16– Opus Books, in association with The Irish Consulate, presents Dear Mr. Beckett, a reading of selected passages from the letters of Samuel Beckett to his publisher at Grove Press, Barney Rosset. Conceived by publisher and writer Glenn Young, and featuring the distinguished Irish actors Billy Carter and Olwen Fouéré, the evening not only sheds new and revealing light on Beckett’s career, but it is a hilarious chronicle of a friendship between like-minded modernist iconoclasts. Passages are drawn from the 2017 Dear Mr. Beckett: Letters from the Publisher from Opus. At The Irish Consulate, 345 Park Avenue (between 50th & 51st Streets), Monday January 29 at 1 PM.
In all seven productions, and nine special events will seen in competition during the three-week Festival, which concludes at the Origin’s 1st Irish Awards Ceremony on Monday January 29 at 7 PM at a venue to be announced.
Support for Origin’s 1st Irish Festival in 2018 is generously provided by Lead Sponsors: Mutual of America and McVicker & Higginbotham; Presenting Partners: Bank of Ireland, Goldman Sachs, The Ireland Funds, the Irish Consulate and the Northern Ireland Bureau; and Title Sponsors: Tourism Ireland; Culture Ireland, NY State Council on the Arts with the support of Governor Andrew M. Cuomo, the NY State Legislature, public funds from NYC Department of Cultural Affairs in partnership with the City Council and our individual patrons.

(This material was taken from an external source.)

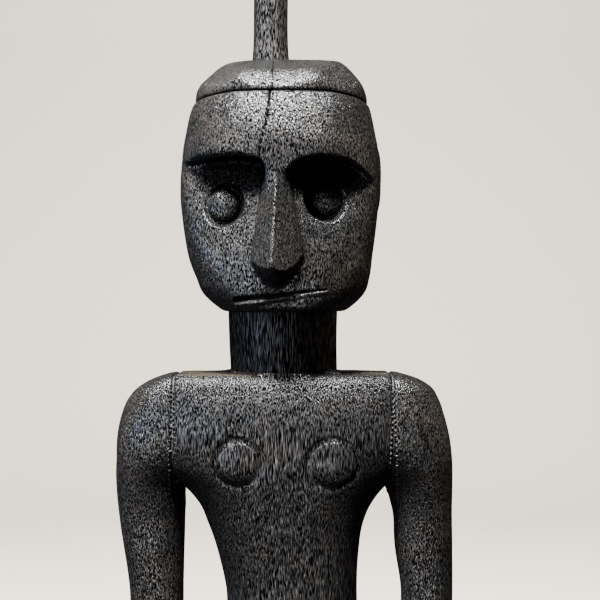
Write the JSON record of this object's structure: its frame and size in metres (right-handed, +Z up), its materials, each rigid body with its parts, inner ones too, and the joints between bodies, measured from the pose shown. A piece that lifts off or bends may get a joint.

Under the artistic direction of George C. Heslin and now in its 15th season, Origin Theatre Company is the city’s only theatre company devoted to presenting the American premieres of impactful plays by diverse contemporary writers from Europe, in new productions with New York-based artists.
Since its founding in 2002, Origin has introduced works by 162 playwrights to US audiences, from such countries as the Netherlands, Sweden, Romania, Macedonia, Norway, Ireland and the United Kingdom. Origin also organizes symposia to explore cultural trends in different cities and communities across Europe.